日本で「公営バス無料化」は可能か? 専門家が解説する3つの効果とは? 急進左派のニューヨーク市長当選から考える
筆者への反対意見

これまで賛同する意見を示してきたが、その一方で反対意見が存在することも理解している。公平な視点から、批判的な論点も整理する。
まず、無料化に伴う財源問題が懸念される。運賃収入の消失は、赤字路線のさらなる悪化を招く可能性がある。地方交付税に依存する構造が固定化し、自治体の自立性や自律性が損なわれる恐れもある。財政責任の所在が不明瞭になる点も問題だ。海外事例では、個人負担型と企業負担型が混在し、一長一短がある。筆者は企業の社会貢献としての投資型負担を重視する。企業のPR効果も見込め、人口減少や少子高齢化が進む日本の状況でも現実的と考える。
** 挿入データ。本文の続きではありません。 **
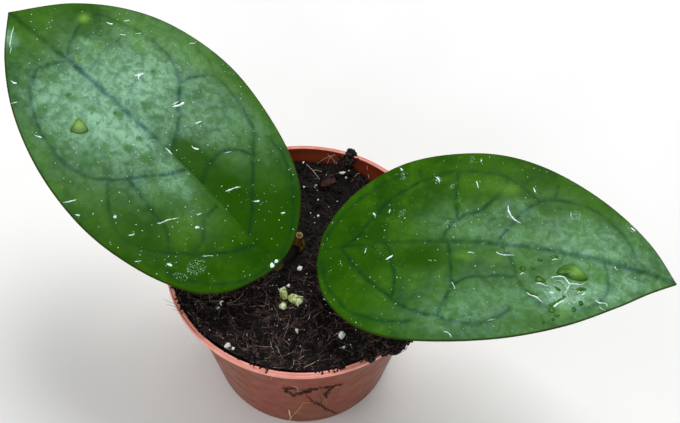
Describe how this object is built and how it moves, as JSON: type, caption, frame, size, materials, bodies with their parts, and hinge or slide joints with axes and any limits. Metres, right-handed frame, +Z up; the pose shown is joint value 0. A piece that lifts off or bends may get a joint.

次に、無料化によるモラルハザードも指摘される。乗客が乱用したり混雑が激化したりすると、本来の交通弱者支援の機能が損なわれる可能性がある。乗客マナーの悪化や定時運行の阻害、運転士の負担増も現実の課題だ。無料化による利便性向上には、こうした運用上の対策も不可欠である。
路線バスの無料化には都市と地方の再統合というメリットがある一方で、地域間格差の拡大も懸念される。タリンのように人口増加と税収増を背景に無料バスを拡充できる都市があれば、弱肉強食の構図が生まれる可能性がある。財政力のある都市部では導入や拡大が可能となるが、過疎地域では個人や企業の支援が得られず、運行自体が維持困難になる場合もある。結果として、無料化できる都市と公共交通が失われた地方との格差が広がるリスクが存在する。都市と地方の統合効果と地域間格差の懸念は、実際に試行してみないと見極められない部分も多い。
さらに、公営バス無料化が進むと民営バス市場への影響も無視できない。無料化拡大は民間事業者の参入意欲を削ぎ、市場を圧迫する可能性がある。段階的な民営バス無料化でも、手間やコストの増加で撤退する事業者が出ることも想定される。ルクセンブルクの事例でも、無料化は政治的パフォーマンスが優先され、交通事業の持続性が軽視されるリスクが指摘されている。公営バス無料化は、民営バスとの共存を意識せずには成立しない。
加えて、無料化よりも「効率化」を優先すべきとの指摘もある。公営バスを含め国内の路線バス事業は、2024年問題に象徴される人材不足が深刻だ。電動化や自動運転、オンデマンド交通の推進など、構造改革に重点を置くべきとの声も根強い。無料化は一時的な制度疲労の隠れ蓑にすぎないとの批判もあり、慎重な議論が求められる。